Your instructions
Please copy the lines below exactly, from the first one through the line showing "for number, own".
==============================
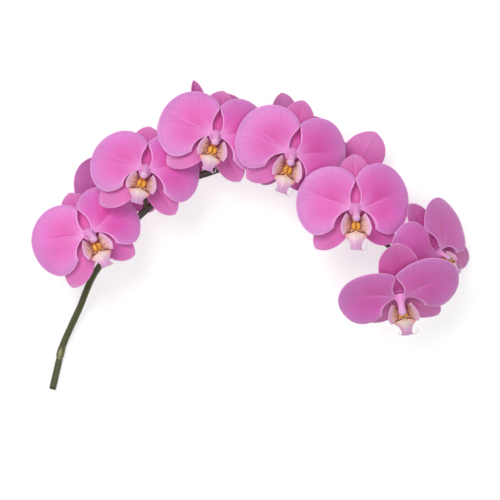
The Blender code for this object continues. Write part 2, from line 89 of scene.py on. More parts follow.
plain = dict(leftTurn=0, leftFurl=0, rightTurn=0, rightFurl=0, petalReach=(1, 1), dorsalFold=0,
             dorsalWide=1.0, sepalTilt=8, sepalTurns=(0, 0, 0), sepalStretch=(1, 1, 1), lipSize=1.0,
             lipTurn=0, loops=(0.6, 1.0), rear=False, tone=0.0)
blooms = {number: {**plain, **own} for number, own in blooms.items()}


def bloomMatrix(bloom):
    # from a bloom's own mm, face along +Z, to its place in mm
    def turned(angle, axis):
        return Matrix.Rotation(math.radians(angle), 4, axis)

    place = Matrix.Translation(seenAt(*bloom["hub"])) @ turned(bloom["turn"], "Y")
    place = place @ turned(bloom["nod"], "X") @ turned(bloom["lean"], "Z")
    if bloom["rear"]:
        place = place @ turned(180, "Y")
    return np.array(place @ Matrix.Scale(bloom["size"], 4))


def shrunk(size, turn):
    # a change of size about the claw of the lip, then a turn in the bloom's plane
    claw = Matrix.Translation(lip["midlobe"][1][0])
    turned = Matrix.Rotation(math.radians(turn), 4, "Z")
    return np.array(turned @ claw @ Matrix.Scale(size, 4) @ claw.inverted())


def ease(low, high, value):
    # 0 below low, 1 above high, and the curve 3x^2 - 2x^3 between
    x = np.clip((value - low) / (high - low), 0, 1)
    return x * x * (3 - 2 * x)


def bump(middle, width, value):
    # a bell of height 1 about the middle
    return np.exp(-((value - middle) / width) ** 2)


def unit(vectors):
    return vectors / np.maximum(np.linalg.norm(vectors, axis=-1, keepdims=True), 1e-9)


def splineMatrix(count, samples):
    # weights that carry so many points to samples on a Catmull-Rom curve through them
    s = np.linspace(0, count - 1, samples)
    k = np.minimum(s.astype(int), count - 2)
    t = s - k
    weights = np.zeros((samples, count + 2))
    rows = np.arange(samples)
    for shift, share in enumerate((-t + 2 * t ** 2 - t ** 3, 2 - 5 * t ** 2 + 3 * t ** 3,
                                   t + 4 * t ** 2 - 3 * t ** 3, -t ** 2 + t ** 3)):
        weights[rows, k + shift] += 0.5 * share
    inner = weights[:, 1:-1]
    inner[:, 0] += 2 * weights[:, 0]  # the point before the first is a mirror of the second
    inner[:, 1] -= weights[:, 0]
    inner[:, -1] += 2 * weights[:, -1]
    inner[:, -2] -= weights[:, -1]
    return inner


def loft(rails, rows, columns):
    # a smooth sheet through a net of points, splined both ways
    net = np.array(rails, dtype=float)
    down, over = splineMatrix(net.shape[0], rows), splineMatrix(net.shape[1], columns)
    return np.einsum("ia,abk,jb->ijk", down, net, over)


def blade(middle, thick, skin, mood, finish=0):
    # a closed leaf round a grid of middle points: two sheets half the thickness off it along its
    # normal, and between them a rim ring pushed out by half the thickness; the mood's first
    # number is 0 on the front, 0.5 on the rim and 1 on the back
    rows, columns = middle.shape[:2]
    normal = unit(np.cross(np.gradient(middle, axis=0), np.gradient(middle, axis=1)))
    half = 0.5 * np.broadcast_to(thick, (rows, columns))[..., None]
    index = np.arange(rows * columns).reshape(rows, columns)
    loop = np.concatenate((index[:-1, 0], index[-1, :-1], index[:0:-1, -1], index[0, :0:-1]))
    flat, flatNormal = middle.reshape(-1, 3), normal.reshape(-1, 3)
    tangent = np.roll(flat[loop], -1, axis=0) - np.roll(flat[loop], 1, axis=0)
    outward = unit(np.cross(tangent, flatNormal[loop]))
    rim = flat[loop] + half.reshape(-1, 1)[loop] * outward
    points = np.vstack(((middle + half * normal).reshape(-1, 3),
                        (middle - half * normal).reshape(-1, 3), rim))
    a, b = index[:-1, :-1].ravel(), index[1:, :-1].ravel()
    c, d = index[1:, 1:].ravel(), index[:-1, 1:].ravel()
    back = rows * columns
    ring = 2 * back + np.arange(len(loop))
    after, ringAfter = np.roll(loop, -1), np.roll(ring, -1)
    faces = np.vstack((np.stack((a, b, c, d), 1), back + np.stack((a, d, c, b), 1),
                       np.stack((loop, ring, ringAfter, after), 1),
                       np.stack((ring, back + loop, back + after, ringAfter), 1)))
    skin, mood = skin.reshape(-1, 3), mood.reshape(-1, 3)
    behind, between = mood.copy(), mood[loop].copy()
    behind[:, 0], between[:, 0] = 1.0, 0.5
    return dict(points=points, faces=[faces], finish=finish,
                skin=np.vstack((skin, skin, skin[loop])), mood=np.vstack((mood, behind, between)))


def tube(path, radii, sides, reference, mood=(0, 0, 0), flat=1.0, finish=0, cut=0.0):
    # rings of a given radius square to the path, each turned from the reference direction, and a
    # pole at each end; the skin is the ring's cosine, its sine and the length so far
    path = np.asarray(path, dtype=float)
    ahead = unit(np.gradient(path, axis=0))
    across = unit(np.cross(ahead, np.cross(np.asarray(reference, dtype=float), ahead)))
    over = np.cross(ahead, across)
    angle = np.linspace(0, math.tau, sides, endpoint=False)[None, :, None]
    wide = np.broadcast_to(radii, (len(path),))[:, None, None]
    rings = path[:, None] + wide * (np.cos(angle) * across[:, None]
                                    + flat * np.sin(angle) * over[:, None])
    length = np.concatenate(((0,), np.cumsum(np.linalg.norm(np.diff(path, axis=0), axis=1))))
    skin = np.stack(np.broadcast_arrays(np.cos(angle[..., 0]), np.sin(angle[..., 0]),
                                        length[:, None]), 2)
    return closedRings(rings, skin, mood, finish, cut)


def closedRings(rings, skin, mood, finish=0, cut=0.0):
    # joins rings of points into a skin and closes each end with a fan to its middle; the cut is
    # the mood's first number at the middle of the first end
    rows, sides = rings.shape[:2]
    poles = np.stack((rings[0].mean(0), rings[-1].mean(0)))
    poleSkin = np.stack((skin[0].mean(0), skin[-1].mean(0)))
    index = np.arange(rows * sides).reshape(rows, sides)
    following = np.roll(index, -1, axis=1)
    quads = np.stack((index[:-1].ravel(), following[:-1].ravel(),
                      following[1:].ravel(), index[1:].ravel()), 1)
    first, last = rows * sides, rows * sides + 1
    fans = np.vstack((np.stack((np.full(sides, first), following[0], index[0]), 1),
                      np.stack((np.full(sides, last), index[-1], following[-1]), 1)))
    points = np.vstack((rings.reshape(-1, 3), poles))
    moods = np.tile(np.asarray(mood, dtype=float), (len(points), 1))
    moods[first, 0] = cut
    return dict(points=points, faces=[quads, fans], finish=finish,
                skin=np.vstack((skin.reshape(-1, 3), poleSkin)), mood=moods)


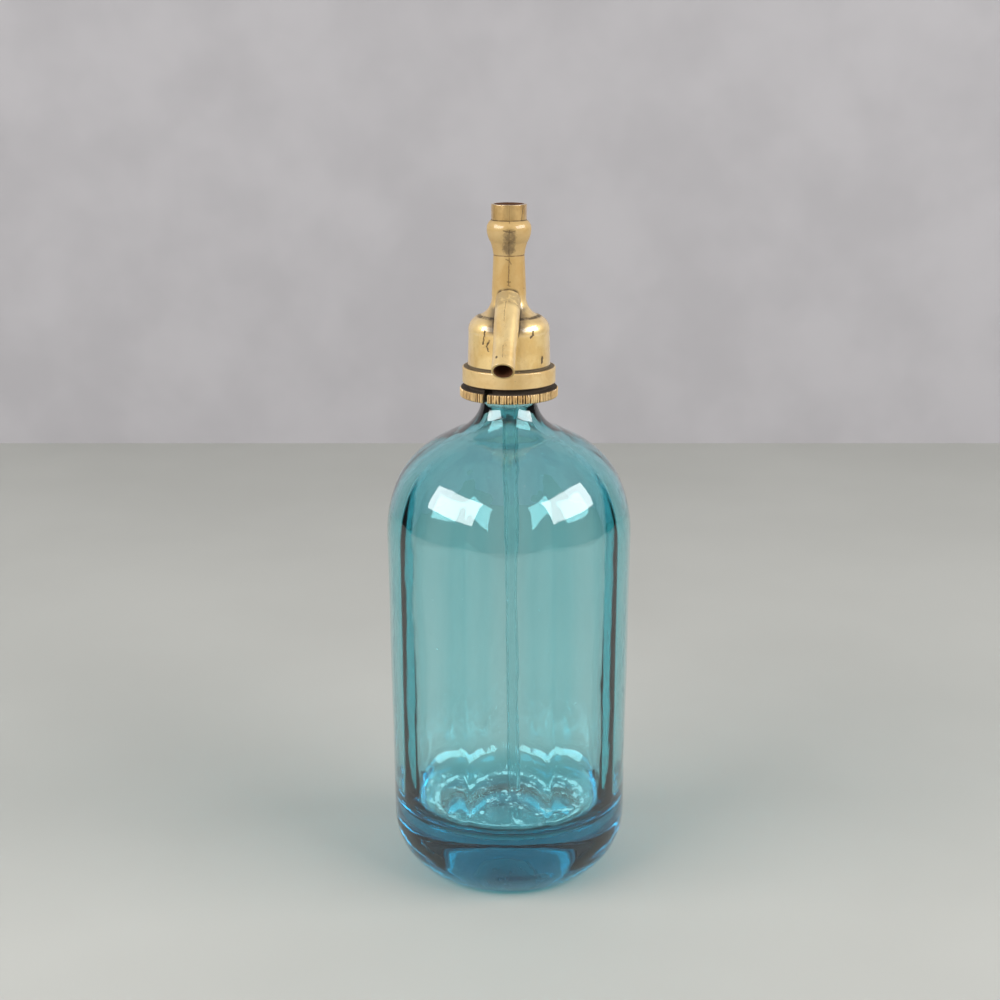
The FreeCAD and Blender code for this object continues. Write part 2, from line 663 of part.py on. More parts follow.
==============================
Solution to this task
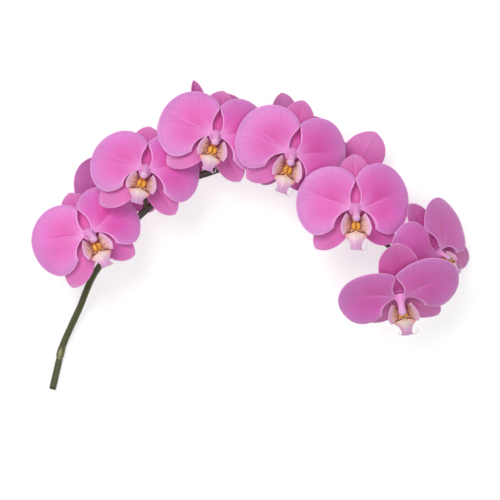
The Blender code for this object continues. Write part 2, from line 89 of scene.py on. More parts follow.
plain = dict(leftTurn=0, leftFurl=0, rightTurn=0, rightFurl=0, petalReach=(1, 1), dorsalFold=0,
             dorsalWide=1.0, sepalTilt=8, sepalTurns=(0, 0, 0), sepalStretch=(1, 1, 1), lipSize=1.0,
             lipTurn=0, loops=(0.6, 1.0), rear=False, tone=0.0)
blooms = {number: {**plain, **own} for number, own in blooms.items()}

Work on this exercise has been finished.